An interesting post on the Dezeen site today about a new initiative from the Nordic Council of Ministers for the advertising agency Mensch with Bjarke Ingels of BIG and others to develop a brand image for marketing design from the Nordic Region - the countries of Denmark, Finland, Greenland, Iceland, Norway and Sweden and the Faroe Islands and Åland Islands. Interesting and worth watching as this develops.

 

to read the article go to the Dezeen site

The Infinite Happiness

 

The Infinite Happiness, by Ila Bêka and Louise Lemoine, is a fascinating film profile of the 8House  - the large block of apartments in Copenhagen designed by Bjarke Ingels.  It is in their Living Architecture series and looks at the building by talking to people who live and work there … so the best people to understand and appreciate or criticise the architecture. The film was screened recently by Arch Daily and the series has been acquired by the Museum of Modern Art in New York.

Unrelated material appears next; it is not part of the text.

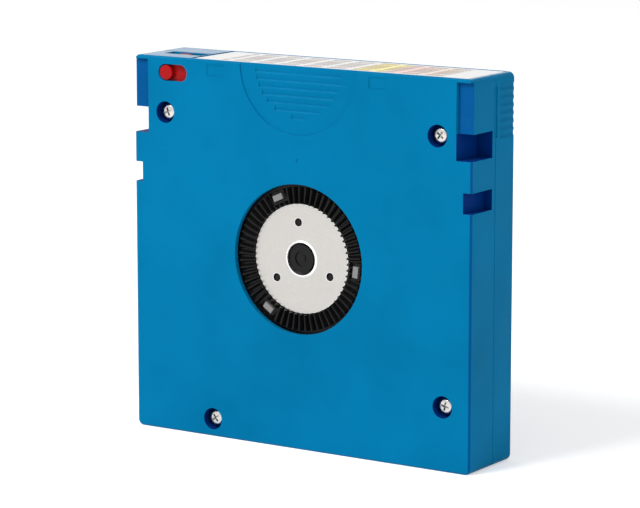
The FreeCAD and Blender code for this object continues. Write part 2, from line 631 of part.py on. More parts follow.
def reel_hub():
    """Hub with its drive teeth, one flange and three sectors of lock teeth."""
    hub = disc(FLANGE_R, FLANGE_Y, FLANGE_IN_Y)
    web = disc(HUB_R, FLANGE_Y, TOP_FLANGE_Y)
    gear_ring = ring(PLATE_R + PLATE_FIT, RING_R, GEAR_ROOT_Y, FLANGE_IN_Y)
    hub = hub.fuse([web, gear_ring])
    hub = hub.cut([disc(HUB_IN_R, WEB_IN_Y, TOP_FLANGE_Y + 1),
                   disc(PLATE_R + PLATE_FIT, FLANGE_Y - 1, PLATE_BACK_Y)])
    centre = disc(CENTRE_R, PLATE_Y + 0.1, PLATE_BACK_Y + 0.1)
    centre = centre.cut(disc(CENTRE_PIT_R, PLATE_Y, PLATE_Y + 0.1 + CENTRE_PIT_DROP))
    centre = centre.fuse(disc(CENTRE_PIT_R / 2, PLATE_Y + 0.25, PLATE_BACK_Y + 0.1))
    stake = disc(STAKE_R, PLATE_Y + 0.2, PLATE_BACK_Y + 0.1, 0, REEL_Z + STAKE_PCR)
    stakes = [turned(stake, STAKE_ANGLE + i * 360.0 / STAKES) for i in range(STAKES)]
    drive_angles = [i * GEAR_PITCH for i in range(GEAR_TEETH)]
    teeth = face_teeth(drive_angles, GEAR_PITCH, GEAR_IN_R, GEAR_OUT_R, GEAR_ROOT_Y, GEAR_TIP_Y)
    sectors = []
    reach = (LOCK_SECTOR_TEETH / 2) * LOCK_PITCH
    for i in range(ARMS):
        middle = LOCK_ANGLE + i * 360.0 / ARMS
        sector = ring(LOCK_IN_R - LOCK_SHELF, LOCK_OUT_R + LOCK_SHELF, WEB_IN_Y - 0.1, LOCK_ROOT_Y)
        a, b = math.radians(-reach), math.radians(reach)
        far = 2 * LOCK_OUT_R
        wedge = prism_y([(0, REEL_Z), (far * math.sin(a), REEL_Z + far * math.cos(a)),
                         (far * math.sin(b), REEL_Z + far * math.cos(b))], WEB_IN_Y - 0.1, LOCK_ROOT_Y)
        sectors.append(turned(sector.common(wedge), middle))
        first = -(LOCK_SECTOR_TEETH - 1) / 2
        angles = [middle + (first + k) * LOCK_PITCH for k in range(LOCK_SECTOR_TEETH)]
        sectors += face_teeth(angles, LOCK_PITCH, LOCK_IN_R, LOCK_OUT_R, LOCK_ROOT_Y, LOCK_TIP_Y)
    hub = hub.fuse([centre] + stakes + teeth + sectors)
    cuts = []
    room = LEG_T / 2 + POCKET_ROOM
    for i in range(ARMS):
        angle = ARM_ANGLE + i * 360.0 / ARMS
        pocket = leg_box(POCKET_W, (LEG_R - room, LEG_R + room), (GEAR_TIP_Y - 1, GEAR_ROOT_Y))
        hole = leg_box(LEG_W, (LEG_R - LEG_T / 2, LEG_R + LEG_T / 2), (GEAR_TIP_Y - 1, WEB_IN_Y + 1),
                       LEG_CLEARANCE)
        cuts += [turned(pocket, angle), turned(hole, angle)]
    return hub.cut(cuts).removeSplitter()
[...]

open-uri20161124-20276-1cirogl.jpg
 

progress on the Amager incinerator .....

 

Work to complete the Amager incinerator is progressing … this photograph was taken today in the late afternoon as I walked back across the new bridge over the harbour. External facing seems to be complete and the single stack is in place but wonder how the gizmo for blowing smoke rings is coming on.

 

Amager incinerator

 

Taking the harbour ferry was a chance to take yet another photograph of the Amager Resource Centre designed by BIG - the Bjarke Ingels Group - and due to come into service next year. The stack - the one that will blow smoke rings - is finished and much of the exterior cladding appears to be in place and it's now easy to judge the angle of the ski slope that will run down from the top. Perhaps more important, if only from the design aspect, is that the grey colour helps drop the bulk of the building back into the cloudscape and tones down the impact of the building on the sky line.